— start of MATERIAL FOR THE TASK —

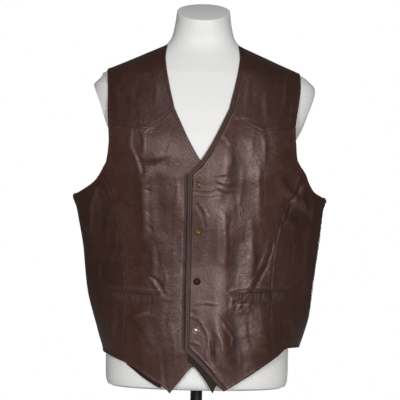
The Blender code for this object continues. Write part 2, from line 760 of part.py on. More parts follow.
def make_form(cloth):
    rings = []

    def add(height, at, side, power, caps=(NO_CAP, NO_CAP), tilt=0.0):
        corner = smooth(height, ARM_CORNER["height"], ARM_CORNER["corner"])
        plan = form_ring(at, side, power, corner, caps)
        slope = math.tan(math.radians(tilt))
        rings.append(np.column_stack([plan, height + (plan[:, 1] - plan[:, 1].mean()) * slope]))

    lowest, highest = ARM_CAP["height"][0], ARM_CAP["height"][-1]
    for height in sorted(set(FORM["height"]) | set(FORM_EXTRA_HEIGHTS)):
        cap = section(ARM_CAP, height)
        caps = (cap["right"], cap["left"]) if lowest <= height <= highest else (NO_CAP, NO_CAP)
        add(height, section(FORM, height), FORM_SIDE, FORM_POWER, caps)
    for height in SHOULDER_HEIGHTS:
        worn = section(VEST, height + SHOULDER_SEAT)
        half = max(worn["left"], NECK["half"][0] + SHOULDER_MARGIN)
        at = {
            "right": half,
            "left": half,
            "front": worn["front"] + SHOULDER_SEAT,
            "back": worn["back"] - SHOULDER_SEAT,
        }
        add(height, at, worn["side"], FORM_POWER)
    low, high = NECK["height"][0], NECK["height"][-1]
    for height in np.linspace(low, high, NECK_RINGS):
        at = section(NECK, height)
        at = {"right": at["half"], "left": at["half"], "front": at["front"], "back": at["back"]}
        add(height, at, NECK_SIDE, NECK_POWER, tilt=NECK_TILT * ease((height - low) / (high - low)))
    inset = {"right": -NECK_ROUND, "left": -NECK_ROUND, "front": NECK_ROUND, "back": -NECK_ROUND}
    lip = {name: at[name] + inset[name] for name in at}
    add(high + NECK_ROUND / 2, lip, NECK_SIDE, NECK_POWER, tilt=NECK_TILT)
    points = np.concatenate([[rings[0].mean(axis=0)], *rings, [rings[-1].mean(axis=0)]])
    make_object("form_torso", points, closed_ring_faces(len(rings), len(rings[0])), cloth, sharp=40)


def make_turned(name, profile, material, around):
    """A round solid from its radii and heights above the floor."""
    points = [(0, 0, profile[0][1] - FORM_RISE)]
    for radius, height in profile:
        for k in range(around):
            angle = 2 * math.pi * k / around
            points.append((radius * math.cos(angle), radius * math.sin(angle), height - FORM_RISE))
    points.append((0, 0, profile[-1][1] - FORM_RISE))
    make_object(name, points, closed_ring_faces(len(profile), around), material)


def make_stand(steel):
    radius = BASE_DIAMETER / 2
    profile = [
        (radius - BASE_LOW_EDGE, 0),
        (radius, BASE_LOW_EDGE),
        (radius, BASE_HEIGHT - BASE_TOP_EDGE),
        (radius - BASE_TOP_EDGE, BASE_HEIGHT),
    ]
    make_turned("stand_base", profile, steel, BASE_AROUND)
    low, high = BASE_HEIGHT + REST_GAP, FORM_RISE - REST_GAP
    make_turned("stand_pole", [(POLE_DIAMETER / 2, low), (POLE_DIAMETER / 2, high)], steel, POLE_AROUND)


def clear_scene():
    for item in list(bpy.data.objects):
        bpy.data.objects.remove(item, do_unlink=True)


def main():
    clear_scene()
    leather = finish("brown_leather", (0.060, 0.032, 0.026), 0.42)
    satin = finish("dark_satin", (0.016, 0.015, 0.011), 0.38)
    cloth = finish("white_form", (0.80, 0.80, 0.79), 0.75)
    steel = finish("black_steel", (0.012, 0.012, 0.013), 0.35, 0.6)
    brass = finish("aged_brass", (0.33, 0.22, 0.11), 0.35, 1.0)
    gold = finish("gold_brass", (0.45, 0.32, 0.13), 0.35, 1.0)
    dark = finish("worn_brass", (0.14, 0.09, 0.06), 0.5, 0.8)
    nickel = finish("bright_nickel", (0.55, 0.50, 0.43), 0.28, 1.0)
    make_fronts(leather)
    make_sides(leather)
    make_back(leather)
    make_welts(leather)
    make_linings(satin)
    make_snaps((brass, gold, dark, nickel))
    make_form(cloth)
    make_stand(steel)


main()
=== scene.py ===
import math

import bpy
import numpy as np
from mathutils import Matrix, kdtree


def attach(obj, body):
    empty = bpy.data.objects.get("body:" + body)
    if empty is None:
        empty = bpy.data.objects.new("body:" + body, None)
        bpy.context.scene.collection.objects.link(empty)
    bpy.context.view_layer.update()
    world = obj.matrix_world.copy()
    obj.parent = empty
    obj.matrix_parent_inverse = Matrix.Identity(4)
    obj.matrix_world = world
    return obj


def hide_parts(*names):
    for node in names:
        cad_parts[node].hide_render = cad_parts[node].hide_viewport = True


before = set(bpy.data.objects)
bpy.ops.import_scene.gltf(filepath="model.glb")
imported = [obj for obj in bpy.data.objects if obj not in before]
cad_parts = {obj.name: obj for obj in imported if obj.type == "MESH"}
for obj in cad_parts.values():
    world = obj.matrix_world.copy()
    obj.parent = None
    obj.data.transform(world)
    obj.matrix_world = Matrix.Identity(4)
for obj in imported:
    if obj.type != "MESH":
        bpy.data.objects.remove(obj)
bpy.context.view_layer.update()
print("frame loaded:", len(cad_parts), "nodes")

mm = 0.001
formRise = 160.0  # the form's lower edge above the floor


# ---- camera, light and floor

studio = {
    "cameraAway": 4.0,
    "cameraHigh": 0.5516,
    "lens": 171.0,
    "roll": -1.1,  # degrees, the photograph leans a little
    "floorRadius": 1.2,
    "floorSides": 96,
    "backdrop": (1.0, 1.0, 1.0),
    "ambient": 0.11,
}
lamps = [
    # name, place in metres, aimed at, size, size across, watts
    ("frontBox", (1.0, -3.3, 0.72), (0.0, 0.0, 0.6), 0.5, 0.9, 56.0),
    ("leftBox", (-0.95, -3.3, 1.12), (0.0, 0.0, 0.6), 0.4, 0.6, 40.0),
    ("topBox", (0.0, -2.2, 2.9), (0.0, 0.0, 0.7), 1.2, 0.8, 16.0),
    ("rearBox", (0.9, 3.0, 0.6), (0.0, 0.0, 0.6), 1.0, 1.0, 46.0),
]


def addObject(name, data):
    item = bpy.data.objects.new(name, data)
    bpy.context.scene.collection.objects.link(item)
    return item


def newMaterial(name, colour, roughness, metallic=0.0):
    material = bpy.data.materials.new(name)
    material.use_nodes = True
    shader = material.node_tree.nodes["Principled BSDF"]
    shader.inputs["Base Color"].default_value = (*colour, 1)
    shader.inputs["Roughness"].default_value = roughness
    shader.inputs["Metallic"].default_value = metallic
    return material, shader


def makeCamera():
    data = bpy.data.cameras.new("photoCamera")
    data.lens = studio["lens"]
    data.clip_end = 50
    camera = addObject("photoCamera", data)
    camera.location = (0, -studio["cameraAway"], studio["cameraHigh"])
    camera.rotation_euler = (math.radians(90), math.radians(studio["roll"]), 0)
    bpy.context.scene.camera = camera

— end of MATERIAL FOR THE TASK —
— start of MATERIAL FOR THE TASK —

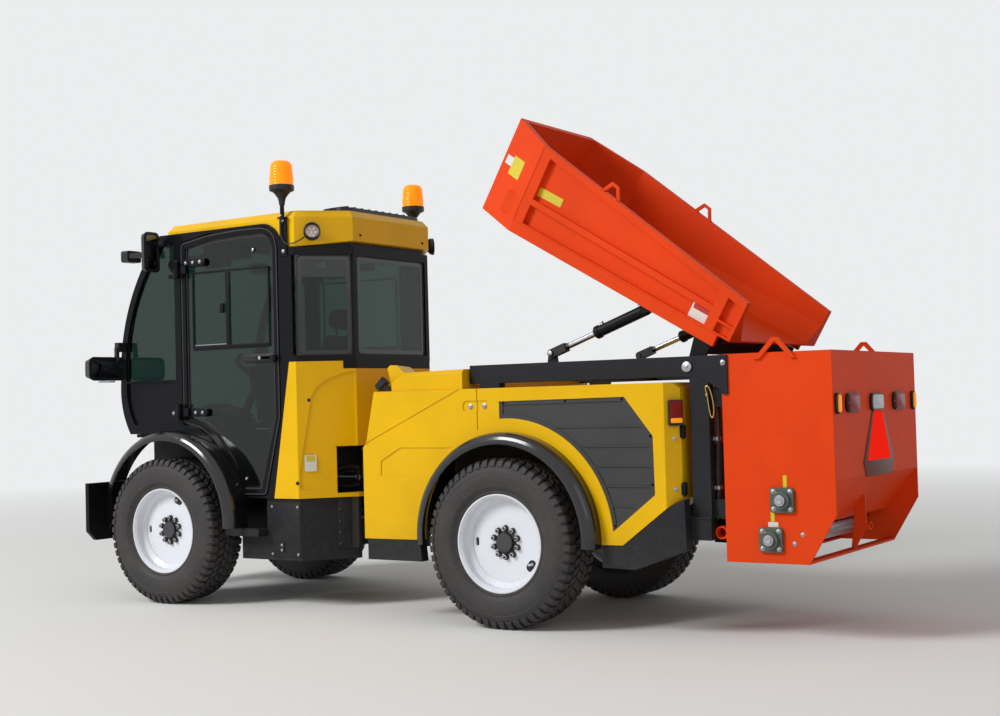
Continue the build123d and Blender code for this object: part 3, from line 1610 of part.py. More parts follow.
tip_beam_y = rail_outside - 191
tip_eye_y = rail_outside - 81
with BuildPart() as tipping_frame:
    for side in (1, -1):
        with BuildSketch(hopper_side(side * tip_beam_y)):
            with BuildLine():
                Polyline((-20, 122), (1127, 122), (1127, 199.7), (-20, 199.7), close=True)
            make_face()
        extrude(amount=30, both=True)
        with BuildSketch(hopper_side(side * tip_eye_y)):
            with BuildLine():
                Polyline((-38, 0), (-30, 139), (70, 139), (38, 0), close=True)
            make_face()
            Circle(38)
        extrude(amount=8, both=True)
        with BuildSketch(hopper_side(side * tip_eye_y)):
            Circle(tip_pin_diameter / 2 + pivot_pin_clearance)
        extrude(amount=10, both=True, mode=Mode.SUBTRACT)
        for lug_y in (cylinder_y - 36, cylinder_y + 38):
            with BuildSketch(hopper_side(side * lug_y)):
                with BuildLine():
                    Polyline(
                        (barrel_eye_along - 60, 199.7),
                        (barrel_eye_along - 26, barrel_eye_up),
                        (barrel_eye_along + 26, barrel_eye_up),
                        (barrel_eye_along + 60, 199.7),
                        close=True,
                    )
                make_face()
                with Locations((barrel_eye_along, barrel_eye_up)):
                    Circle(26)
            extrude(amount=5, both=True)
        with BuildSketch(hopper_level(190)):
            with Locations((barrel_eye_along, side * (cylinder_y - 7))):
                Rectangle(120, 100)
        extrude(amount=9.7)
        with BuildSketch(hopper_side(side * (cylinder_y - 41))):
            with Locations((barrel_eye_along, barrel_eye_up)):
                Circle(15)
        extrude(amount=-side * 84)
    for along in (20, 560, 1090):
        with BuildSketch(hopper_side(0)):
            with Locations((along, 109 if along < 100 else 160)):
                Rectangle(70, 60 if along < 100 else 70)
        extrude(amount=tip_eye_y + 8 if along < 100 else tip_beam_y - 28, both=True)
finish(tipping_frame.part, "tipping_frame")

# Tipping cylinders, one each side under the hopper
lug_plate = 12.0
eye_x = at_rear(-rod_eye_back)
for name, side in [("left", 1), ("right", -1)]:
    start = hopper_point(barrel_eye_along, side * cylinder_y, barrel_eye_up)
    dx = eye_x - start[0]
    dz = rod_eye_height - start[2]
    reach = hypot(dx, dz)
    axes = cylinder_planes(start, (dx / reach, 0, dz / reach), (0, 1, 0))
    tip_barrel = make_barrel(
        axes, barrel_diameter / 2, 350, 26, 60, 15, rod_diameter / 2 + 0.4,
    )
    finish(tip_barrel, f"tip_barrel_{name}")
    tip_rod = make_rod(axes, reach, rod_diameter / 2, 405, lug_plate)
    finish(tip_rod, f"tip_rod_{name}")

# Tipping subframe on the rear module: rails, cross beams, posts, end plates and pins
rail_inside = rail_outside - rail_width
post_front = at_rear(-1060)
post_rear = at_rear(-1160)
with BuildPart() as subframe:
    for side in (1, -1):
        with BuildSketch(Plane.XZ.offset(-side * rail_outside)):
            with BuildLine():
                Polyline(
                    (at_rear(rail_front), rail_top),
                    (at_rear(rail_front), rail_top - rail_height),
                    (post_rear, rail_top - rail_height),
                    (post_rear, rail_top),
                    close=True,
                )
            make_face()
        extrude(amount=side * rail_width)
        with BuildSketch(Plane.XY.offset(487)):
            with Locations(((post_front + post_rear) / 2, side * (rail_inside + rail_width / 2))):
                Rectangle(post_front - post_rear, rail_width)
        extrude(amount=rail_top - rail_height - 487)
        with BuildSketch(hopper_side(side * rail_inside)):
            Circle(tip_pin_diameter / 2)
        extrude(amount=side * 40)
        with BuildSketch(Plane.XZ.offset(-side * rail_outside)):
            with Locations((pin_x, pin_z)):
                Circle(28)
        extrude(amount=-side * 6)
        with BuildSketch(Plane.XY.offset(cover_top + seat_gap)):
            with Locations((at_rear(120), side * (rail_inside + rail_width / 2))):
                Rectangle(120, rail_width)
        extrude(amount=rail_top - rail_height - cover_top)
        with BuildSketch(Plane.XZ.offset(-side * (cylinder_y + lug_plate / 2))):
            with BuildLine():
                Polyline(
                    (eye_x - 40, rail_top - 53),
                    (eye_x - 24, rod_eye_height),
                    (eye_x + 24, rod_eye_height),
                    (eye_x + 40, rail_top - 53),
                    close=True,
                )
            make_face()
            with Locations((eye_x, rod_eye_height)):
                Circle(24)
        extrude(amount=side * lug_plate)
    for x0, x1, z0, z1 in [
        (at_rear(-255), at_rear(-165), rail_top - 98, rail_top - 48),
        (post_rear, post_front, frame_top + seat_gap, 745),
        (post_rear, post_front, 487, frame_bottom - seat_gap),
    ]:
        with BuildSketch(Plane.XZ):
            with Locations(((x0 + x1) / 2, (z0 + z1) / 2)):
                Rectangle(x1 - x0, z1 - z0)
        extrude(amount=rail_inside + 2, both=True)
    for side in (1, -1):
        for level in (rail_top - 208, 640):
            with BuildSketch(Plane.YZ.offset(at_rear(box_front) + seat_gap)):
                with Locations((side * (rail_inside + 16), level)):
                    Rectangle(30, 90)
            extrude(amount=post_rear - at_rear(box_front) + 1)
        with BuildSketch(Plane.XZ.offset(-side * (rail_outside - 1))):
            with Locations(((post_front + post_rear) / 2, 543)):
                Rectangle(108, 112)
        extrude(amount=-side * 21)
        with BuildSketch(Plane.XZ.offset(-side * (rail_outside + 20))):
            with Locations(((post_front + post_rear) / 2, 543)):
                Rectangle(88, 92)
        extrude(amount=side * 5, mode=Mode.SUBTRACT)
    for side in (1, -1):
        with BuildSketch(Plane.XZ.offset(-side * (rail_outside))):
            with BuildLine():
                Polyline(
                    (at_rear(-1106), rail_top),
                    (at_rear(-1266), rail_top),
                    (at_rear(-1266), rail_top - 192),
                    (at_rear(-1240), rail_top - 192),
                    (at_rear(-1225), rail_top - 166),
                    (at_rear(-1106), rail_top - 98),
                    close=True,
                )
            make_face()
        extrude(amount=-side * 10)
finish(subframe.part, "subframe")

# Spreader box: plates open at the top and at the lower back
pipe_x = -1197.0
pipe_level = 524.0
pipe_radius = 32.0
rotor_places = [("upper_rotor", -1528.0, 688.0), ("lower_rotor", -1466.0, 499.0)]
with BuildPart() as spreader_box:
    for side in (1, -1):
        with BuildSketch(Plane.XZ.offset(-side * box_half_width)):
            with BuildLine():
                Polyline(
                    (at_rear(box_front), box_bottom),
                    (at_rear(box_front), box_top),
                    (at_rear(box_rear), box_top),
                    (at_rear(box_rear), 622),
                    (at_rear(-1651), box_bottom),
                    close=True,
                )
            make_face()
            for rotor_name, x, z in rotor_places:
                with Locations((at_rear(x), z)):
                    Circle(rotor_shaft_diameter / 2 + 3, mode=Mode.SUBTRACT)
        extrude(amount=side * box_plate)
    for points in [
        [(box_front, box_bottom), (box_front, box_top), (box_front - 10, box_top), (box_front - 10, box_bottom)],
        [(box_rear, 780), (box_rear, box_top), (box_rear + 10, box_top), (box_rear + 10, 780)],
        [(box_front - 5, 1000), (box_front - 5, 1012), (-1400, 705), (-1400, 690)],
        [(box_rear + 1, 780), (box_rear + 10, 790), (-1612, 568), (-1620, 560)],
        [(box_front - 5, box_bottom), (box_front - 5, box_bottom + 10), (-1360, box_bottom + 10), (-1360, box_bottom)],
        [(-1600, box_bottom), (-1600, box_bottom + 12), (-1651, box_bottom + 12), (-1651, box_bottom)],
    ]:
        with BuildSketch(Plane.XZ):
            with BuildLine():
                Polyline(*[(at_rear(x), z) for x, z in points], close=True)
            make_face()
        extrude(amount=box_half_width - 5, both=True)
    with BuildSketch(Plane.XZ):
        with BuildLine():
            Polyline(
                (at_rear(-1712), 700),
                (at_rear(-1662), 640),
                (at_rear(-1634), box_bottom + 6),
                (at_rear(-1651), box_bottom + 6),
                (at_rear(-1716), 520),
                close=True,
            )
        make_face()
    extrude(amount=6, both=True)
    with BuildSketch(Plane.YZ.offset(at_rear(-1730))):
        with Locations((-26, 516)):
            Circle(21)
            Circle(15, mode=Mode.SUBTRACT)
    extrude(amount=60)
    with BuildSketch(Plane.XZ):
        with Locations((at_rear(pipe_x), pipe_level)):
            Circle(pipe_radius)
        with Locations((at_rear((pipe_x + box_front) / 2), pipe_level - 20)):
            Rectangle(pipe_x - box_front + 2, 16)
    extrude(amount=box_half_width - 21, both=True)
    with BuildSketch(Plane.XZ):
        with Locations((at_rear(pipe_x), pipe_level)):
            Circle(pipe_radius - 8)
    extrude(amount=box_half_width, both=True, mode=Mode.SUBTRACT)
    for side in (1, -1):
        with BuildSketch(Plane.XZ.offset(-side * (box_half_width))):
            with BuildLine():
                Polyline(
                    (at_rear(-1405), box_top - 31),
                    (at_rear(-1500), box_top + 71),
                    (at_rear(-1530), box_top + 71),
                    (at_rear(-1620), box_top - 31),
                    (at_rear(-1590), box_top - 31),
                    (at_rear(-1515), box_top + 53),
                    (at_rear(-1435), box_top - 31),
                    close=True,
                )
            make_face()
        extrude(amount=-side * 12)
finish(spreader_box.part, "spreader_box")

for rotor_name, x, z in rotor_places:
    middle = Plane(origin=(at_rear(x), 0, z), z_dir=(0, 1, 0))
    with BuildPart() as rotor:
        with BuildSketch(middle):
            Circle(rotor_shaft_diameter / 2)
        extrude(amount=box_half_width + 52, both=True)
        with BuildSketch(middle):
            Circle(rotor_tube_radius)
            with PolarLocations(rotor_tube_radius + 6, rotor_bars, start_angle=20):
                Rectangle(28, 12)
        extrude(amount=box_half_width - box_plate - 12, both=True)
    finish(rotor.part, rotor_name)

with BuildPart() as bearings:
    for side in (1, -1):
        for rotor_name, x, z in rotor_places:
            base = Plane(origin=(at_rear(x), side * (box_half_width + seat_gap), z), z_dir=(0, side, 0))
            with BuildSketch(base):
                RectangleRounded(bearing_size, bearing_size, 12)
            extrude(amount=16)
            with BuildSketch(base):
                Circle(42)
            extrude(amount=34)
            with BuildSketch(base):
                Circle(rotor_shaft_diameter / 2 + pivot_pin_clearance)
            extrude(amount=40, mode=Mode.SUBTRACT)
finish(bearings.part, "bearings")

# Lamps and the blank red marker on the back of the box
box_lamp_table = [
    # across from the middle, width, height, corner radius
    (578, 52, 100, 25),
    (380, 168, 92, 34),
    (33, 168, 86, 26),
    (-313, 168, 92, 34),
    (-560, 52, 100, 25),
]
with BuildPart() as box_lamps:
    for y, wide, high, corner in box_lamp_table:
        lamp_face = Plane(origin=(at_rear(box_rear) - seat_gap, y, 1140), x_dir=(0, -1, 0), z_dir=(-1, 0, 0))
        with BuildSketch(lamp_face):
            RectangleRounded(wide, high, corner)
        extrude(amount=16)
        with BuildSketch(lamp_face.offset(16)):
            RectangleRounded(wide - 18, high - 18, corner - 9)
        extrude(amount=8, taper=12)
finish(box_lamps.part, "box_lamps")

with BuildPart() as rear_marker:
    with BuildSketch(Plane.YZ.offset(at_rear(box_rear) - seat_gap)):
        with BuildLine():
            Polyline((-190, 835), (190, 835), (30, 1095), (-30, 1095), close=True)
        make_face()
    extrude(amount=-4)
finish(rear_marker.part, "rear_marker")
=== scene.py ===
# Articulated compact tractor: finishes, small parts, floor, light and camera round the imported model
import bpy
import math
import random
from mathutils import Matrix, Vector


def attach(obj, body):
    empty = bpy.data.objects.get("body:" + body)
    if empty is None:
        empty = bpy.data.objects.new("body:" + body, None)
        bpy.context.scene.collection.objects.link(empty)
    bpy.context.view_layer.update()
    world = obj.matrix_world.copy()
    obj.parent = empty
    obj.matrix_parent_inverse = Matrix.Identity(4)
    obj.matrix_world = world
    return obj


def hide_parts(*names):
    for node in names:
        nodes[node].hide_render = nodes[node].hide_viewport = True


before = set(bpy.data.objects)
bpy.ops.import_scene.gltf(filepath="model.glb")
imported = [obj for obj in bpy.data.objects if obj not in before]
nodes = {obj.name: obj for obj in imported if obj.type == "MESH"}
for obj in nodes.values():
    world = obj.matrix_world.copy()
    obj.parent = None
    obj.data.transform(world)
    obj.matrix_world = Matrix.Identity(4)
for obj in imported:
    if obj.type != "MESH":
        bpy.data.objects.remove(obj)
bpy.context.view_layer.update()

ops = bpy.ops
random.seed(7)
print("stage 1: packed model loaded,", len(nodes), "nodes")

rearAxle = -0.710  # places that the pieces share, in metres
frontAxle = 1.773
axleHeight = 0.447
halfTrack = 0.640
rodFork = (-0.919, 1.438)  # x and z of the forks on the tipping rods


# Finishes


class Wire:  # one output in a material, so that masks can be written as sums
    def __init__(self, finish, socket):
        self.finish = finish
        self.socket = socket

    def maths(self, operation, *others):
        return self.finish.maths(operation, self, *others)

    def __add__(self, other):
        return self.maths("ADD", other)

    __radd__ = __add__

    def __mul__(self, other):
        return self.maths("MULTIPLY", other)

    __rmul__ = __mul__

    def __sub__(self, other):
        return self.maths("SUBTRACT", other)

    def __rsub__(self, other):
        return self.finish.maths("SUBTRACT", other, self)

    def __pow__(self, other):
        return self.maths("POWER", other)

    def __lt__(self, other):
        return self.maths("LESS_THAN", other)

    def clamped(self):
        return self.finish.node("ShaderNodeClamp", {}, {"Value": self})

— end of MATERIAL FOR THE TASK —

:: WHAT THIS TASK INVOLVES ::
Extract and output the part that opens with the line containing "0.06), 0.5, 0.8)" and closes with the line containing "# ---- camera, light and floor", unchanged, ends included.

:: RESPONSE TO THIS EXERCISE ::
    dark = finish("worn_brass", (0.14, 0.09, 0.06), 0.5, 0.8)
    nickel = finish("bright_nickel", (0.55, 0.50, 0.43), 0.28, 1.0)
    make_fronts(leather)
    make_sides(leather)
    make_back(leather)
    make_welts(leather)
    make_linings(satin)
    make_snaps((brass, gold, dark, nickel))
    make_form(cloth)
    make_stand(steel)


main()
=== scene.py ===
import math

import bpy
import numpy as np
from mathutils import Matrix, kdtree


def attach(obj, body):
    empty = bpy.data.objects.get("body:" + body)
    if empty is None:
        empty = bpy.data.objects.new("body:" + body, None)
        bpy.context.scene.collection.objects.link(empty)
    bpy.context.view_layer.update()
    world = obj.matrix_world.copy()
    obj.parent = empty
    obj.matrix_parent_inverse = Matrix.Identity(4)
    obj.matrix_world = world
    return obj


def hide_parts(*names):
    for node in names:
        cad_parts[node].hide_render = cad_parts[node].hide_viewport = True


before = set(bpy.data.objects)
bpy.ops.import_scene.gltf(filepath="model.glb")
imported = [obj for obj in bpy.data.objects if obj not in before]
cad_parts = {obj.name: obj for obj in imported if obj.type == "MESH"}
for obj in cad_parts.values():
    world = obj.matrix_world.copy()
    obj.parent = None
    obj.data.transform(world)
    obj.matrix_world = Matrix.Identity(4)
for obj in imported:
    if obj.type != "MESH":
        bpy.data.objects.remove(obj)
bpy.context.view_layer.update()
print("frame loaded:", len(cad_parts), "nodes")

mm = 0.001
formRise = 160.0  # the form's lower edge above the floor


# ---- camera, light and floor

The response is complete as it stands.